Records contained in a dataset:
--------------------------------

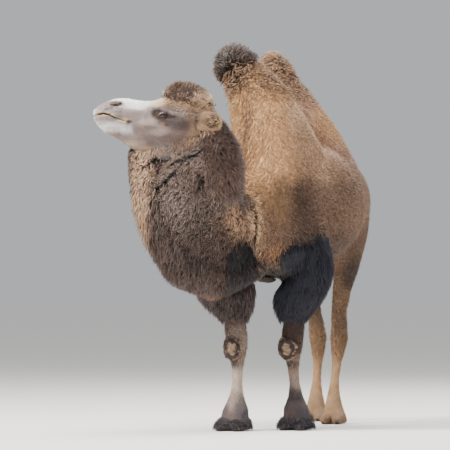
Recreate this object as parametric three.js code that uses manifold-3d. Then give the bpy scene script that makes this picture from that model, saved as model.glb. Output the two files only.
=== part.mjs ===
// A Bactrian camel standing still, at life size, with its head turned to its right and its chin raised.
// Units are millimetres. The animal faces -Y, its left side is +X, and +Z is up with the soles at zero.
// Every solid is drawn out to the tips of the coat. The masses of long hair are solids of their own.

import * as THREE from "three";
import { mergeVertices } from "three/addons/utils/BufferGeometryUtils.js";
import Module from "manifold-3d";

const wasm = await Module();
wasm.setup();

// ---------------------------------------------------------------- driving dimensions

const GAP = 0.4; // clearance between two solids that touch
const ROUND = 2; // exponent of an elliptical section; more is squarer, less is more pointed
const SLAB_WIDTH = 4000;
const DOME_RINGS = 3; // rings that round off the free end of a body

const TRUNK_SIDES = 18;
const HUMP_SIDES = 12;
const NECK_SIDES = 12;
const HEAD_SIDES = 16;
const LEG_SIDES = 10;
const HAIR_SIDES = 10;
const TAIL_SIDES = 8;

const KNEE_Z = 470;
const FETLOCK_Z = 175;
const HOCK_Z = 500;
const BELOW_KNEE = 95; // how far under the knee or the hock the lower leg begins

const HEAD_TURN = THREE.MathUtils.degToRad(73); // to the animal's right, from straight ahead
const HEAD_ORIGIN = new THREE.Vector3(-153, -1040, 1734); // middle of the back of the skull
const EYE = { along: 288, up: 21, out: 73, radius: 25 };

// ---------------------------------------------------------------- materials

const finish = (colour, roughness) =>
  new THREE.MeshStandardMaterial({ color: colour, roughness, metalness: 0 });

const fawnWool = finish(0x8f6f52, 0.95);
const greyBrownWool = finish(0x6f5b4a, 0.95);
const darkHair = finish(0x3a302b, 0.95);
const paleMuzzle = finish(0xcfc6bd, 0.9);
const hornNail = finish(0x3b3430, 0.5);
const callus = finish(0x8a7660, 0.8);
const wetEye = finish(0x17110d, 0.08);

// ---------------------------------------------------------------- solids from sections

const point = (x, y, z) => new THREE.Vector3(x, y, z);

// Reads a table whose first column is the level, and gives the other columns smoothly at any level.
function smooth(rows) {
  const slope = (i, k) => {
    const before = rows[Math.max(i - 1, 0)];
    const after = rows[Math.min(i + 1, rows.length - 1)];
    return (after[k] - before[k]) / (after[0] - before[0]);
  };
  return (level) => {
    const falling = rows[0][0] > rows[rows.length - 1][0];
    let i = rows.findIndex((row) => (falling ? row[0] < level : row[0] > level));
    i = i < 0 ? rows.length - 2 : Math.max(i - 1, 0);
    const span = rows[i + 1][0] - rows[i][0];
    const t = THREE.MathUtils.clamp((level - rows[i][0]) / span, 0, 1);
    return rows[i].slice(1).map((value, column) => {
      const k = column + 1;
      const a = (2 * t ** 3 - 3 * t ** 2 + 1) * value;
      const b = (t ** 3 - 2 * t ** 2 + t) * span * slope(i, k);
      const c = (-2 * t ** 3 + 3 * t ** 2) * rows[i + 1][k];
      const d = (t ** 3 - t ** 2) * span * slope(i + 1, k);
      return a + b + c + d;
    });
  };
}

const AXIS_X = point(1, 0, 0);
const AXIS_Y = point(0, 1, 0);
const AXIS_Z = point(0, 0, 1);

// A level section of an upright body: its middle, and its reach to the sides, back and front.
const levelSection = (x, y, z, half, back, front = back) => ({
  centre: point(x, y, z),
  rising: AXIS_Y,
  side: AXIS_X,
  half,
  up: back,
  down: front,
  upShape: ROUND,
  downShape: ROUND,
});

const bent = (value, power) => Math.sign(value) * Math.abs(value) ** power;

// One closed section: a centre, two directions in its plane, and how far it reaches along them.
function ringPoints(s, sides, shrink = 1, grow = 0) {
  const found = [];
  for (let k = 0; k < sides; k++) {
    const angle = (2 * Math.PI * k) / sides;
    const c = Math.cos(angle);
    const v = Math.sin(angle);
    const rise = v >= 0 ? s.up : s.down;
    const power = 2 / (v >= 0 ? s.upShape : s.downShape);
    found.push(
      s.centre
        .clone()
        .addScaledVector(s.side, (s.half + grow) * shrink * bent(c, power))
        .addScaledVector(s.rising, (rise + grow) * shrink * bent(v, power)),
    );
  }
  return found;
}

// Skins a row of sections into one closed body. A dome length rounds an end off; zero is a flat end.
function skinned(sections, sides, domes = [0, 0], grow = 0) {
  const last = sections.length - 1;
  const along = (i) =>
    sections[Math.min(i + 1, last)].centre
      .clone()
      .sub(sections[Math.max(i - 1, 0)].centre)
      .normalize();
  sections.forEach((s, i) => {
    s.side ??= along(i).cross(s.rising).normalize();
  });
  const rings = sections.map((s) => ringPoints(s, sides, 1, grow));
  const endRings = (i, outward, length) => {
    const found = [];
    for (let k = 1; length > 0 && k < DOME_RINGS; k++) {
      const turn = (k / DOME_RINGS) * (Math.PI / 2);
      const shift = outward.clone().multiplyScalar(Math.sin(turn) * (length + grow));
      const ring = ringPoints(sections[i], sides, Math.cos(turn), grow);
      found.push(ring.map((p) => p.add(shift)));
    }
    const pole = sections[i].centre.clone().addScaledVector(outward, length + grow);
    return { found, pole };
  };
  const start = endRings(0, along(0).negate(), domes[0]);
  const end = endRings(last, along(last), domes[1]);
  const all = [...start.found.reverse(), ...rings, ...end.found];
  const positions = all.flat().flatMap((p) => p.toArray());
  positions.push(...start.pole.toArray(), ...end.pole.toArray());
  const index = [];
  for (let i = 0; i < all.length - 1; i++)
    for (let k = 0; k < sides; k++) {
      const a = i * sides + k;
      const b = i * sides + ((k + 1) % sides);
      index.push(a, a + sides, b, b, a + sides, b + sides);
    }
  const startPole = all.length * sides;
  const lastRing = (all.length - 1) * sides;
  for (let k = 0; k < sides; k++) {
    const next = (k + 1) % sides;
    index.push(startPole, k, next);
    index.push(startPole + 1, lastRing + next, lastRing + k);
  }
  const geometry = new THREE.BufferGeometry();
  geometry.setAttribute("position", new THREE.Float32BufferAttribute(positions, 3));
  geometry.setIndex(index);
  return solidOf(geometry);
}

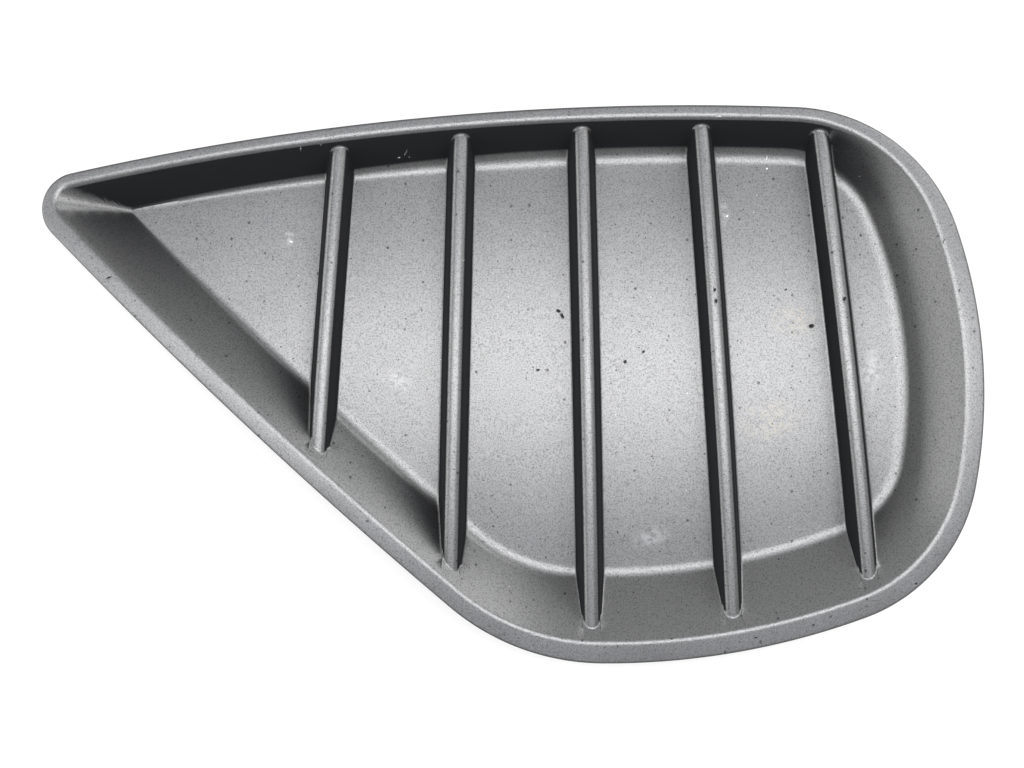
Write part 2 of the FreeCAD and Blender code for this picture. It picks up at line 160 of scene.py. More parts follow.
# The marks that stand out in the photo, each placed and sized one by one.
MARKS = (
    # Dark dents and chips, their darkness painted shade: on the floor and the ribs, then on the flange.
    Mark(Wear.DENT, 15.9, 24.9, 2.0, 0.9, -35.0, 0.35),
    Mark(Wear.DENT, 17.2, 23.2, 2.5, 0.8, -66.0, 0.35),
    Mark(Wear.DENT, 102.5, 19.9, 2.1, 1.6, 0.0, 0.30),
    Mark(Wear.DENT, 93.6, 32.3, 1.1, 0.8, 20.0, 0.15),
    Mark(Wear.DENT, 38.5, 7.6, 1.2, 1.5, 0.0, 0.25),
    Mark(Wear.DENT, 44.7, 11.0, 1.1, 1.0, 0.0, 0.20),
    Mark(Wear.DENT, 8.9, 4.8, 1.6, 0.8, 0.0, 0.20),
    Mark(Wear.DENT, 68.0, 31.6, 1.5, 0.9, 80.0, 0.30),
    Mark(Wear.DENT, 68.4, 27.8, 1.9, 1.0, 95.0, 0.35),
    Mark(Wear.DENT, 112.0, 28.7, 2.0, 1.2, 70.0, 0.30),
    Mark(Wear.DENT, 82.3, -85.5, 1.1, 0.8, 0.0, 0.20),
    Mark(Wear.DENT, 136.8, -67.6, 1.3, 0.8, 30.0, 0.20),
    Mark(Wear.DENT, 146.0, 48.4, 2.4, 0.35, 60.0, 0.10),
    Mark(Wear.DENT, 151.2, 31.8, 1.8, 0.35, 75.0, 0.10),
    Mark(Wear.DENT, -135.6, 35.9, 2.6, 0.6, 20.0, 0.20),
    Mark(Wear.DENT, 55.0, 92.2, 1.2, 0.4, 0.0, 0.10),
    # Pale specks: under the upper wall, then the loose groups in the bays.
    Mark(Wear.SPECK, -36.0, 78.6, 2.6, 0.5, 60.0),
    Mark(Wear.SPECK, -35.2, 77.4, 1.2, 0.6, -30.0),
    Mark(Wear.SPECK, -38.4, 77.0, 1.0, 0.4, 10.0),
    Mark(Wear.SPECK, -71.2, 79.2, 2.0, 0.5, 85.0),
    Mark(Wear.SPECK, 87.6, 77.8, 1.8, 0.5, 80.0),
    Mark(Wear.SPECK, 87.6, 74.0, 0.9, 0.7, 0.0),
    Mark(Wear.SPECK, 69.6, 90.2, 3.0, 0.45, 4.0),
    Mark(Wear.SPECK, -77.2, 51.4, 1.1, 0.7, 40.0),
    Mark(Wear.SPECK, -75.4, 48.6, 1.3, 0.6, -20.0),
    Mark(Wear.SPECK, -77.8, 55.2, 0.8, 0.5, 0.0),
    Mark(Wear.SPECK, -72.0, 47.6, 0.9, 0.5, 30.0),
    Mark(Wear.SPECK, -64.4, 80.6, 0.8, 0.6, 0.0),
    Mark(Wear.SPECK, -16.2, 41.4, 1.1, 0.6, 20.0),
    Mark(Wear.SPECK, -14.8, 41.0, 0.8, 0.7, 0.0),
    Mark(Wear.SPECK, 72.9, 62.2, 0.7, 1.4, 0.0),
    Mark(Wear.SPECK, 73.6, 57.4, 1.0, 0.7, 30.0),
    Mark(Wear.SPECK, 74.4, 54.8, 0.8, 0.6, 0.0),
    # Rubbed spots on the floor, on a rib and on the lower wall.
    Mark(Wear.SCUFF, -38.5, 1.5, 15.0, 9.0, -20.0),
    Mark(Wear.SCUFF, 47.5, -52.0, 17.0, 9.0, 15.0),
    Mark(Wear.SCUFF, 123.2, 5.0, 9.0, 20.0, 0.0),
    Mark(Wear.SCUFF, -76.4, 49.8, 7.0, 8.0, 0.0),
    Mark(Wear.SCUFF, 72.6, 58.5, 5.0, 13.0, 0.0),
    Mark(Wear.SCUFF, 113.7, 5.1, 1.4, 4.4, -8.0),
    Mark(Wear.SCUFF, 92.0, -76.0, 9.0, 4.0, 10.0),
    # Faint yellowish stains.
    Mark(Wear.STAIN, -19.4, 31.0, 1.4, 2.2, 0.0),
    Mark(Wear.STAIN, 88.0, -12.5, 30.0, 18.0, 0.0),
    Mark(Wear.STAIN, 96.0, 22.0, 20.0, 16.0, 0.0),
)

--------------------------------

* Task goal
Everything from the first line above through the line that contains "of their own." should be duplicated exactly, please, and nothing beyond it.

* Solution to this exercise
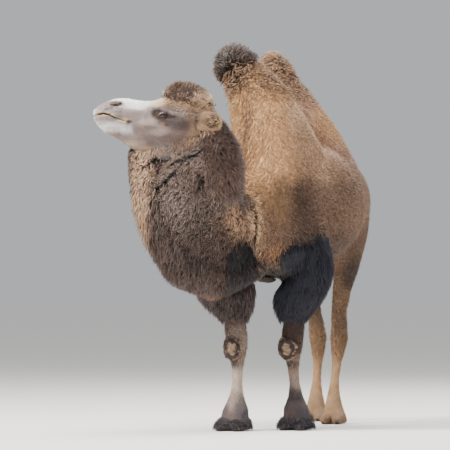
Recreate this object as parametric three.js code that uses manifold-3d. Then give the bpy scene script that makes this picture from that model, saved as model.glb. Output the two files only.
=== part.mjs ===
// A Bactrian camel standing still, at life size, with its head turned to its right and its chin raised.
// Units are millimetres. The animal faces -Y, its left side is +X, and +Z is up with the soles at zero.
// Every solid is drawn out to the tips of the coat. The masses of long hair are solids of their own.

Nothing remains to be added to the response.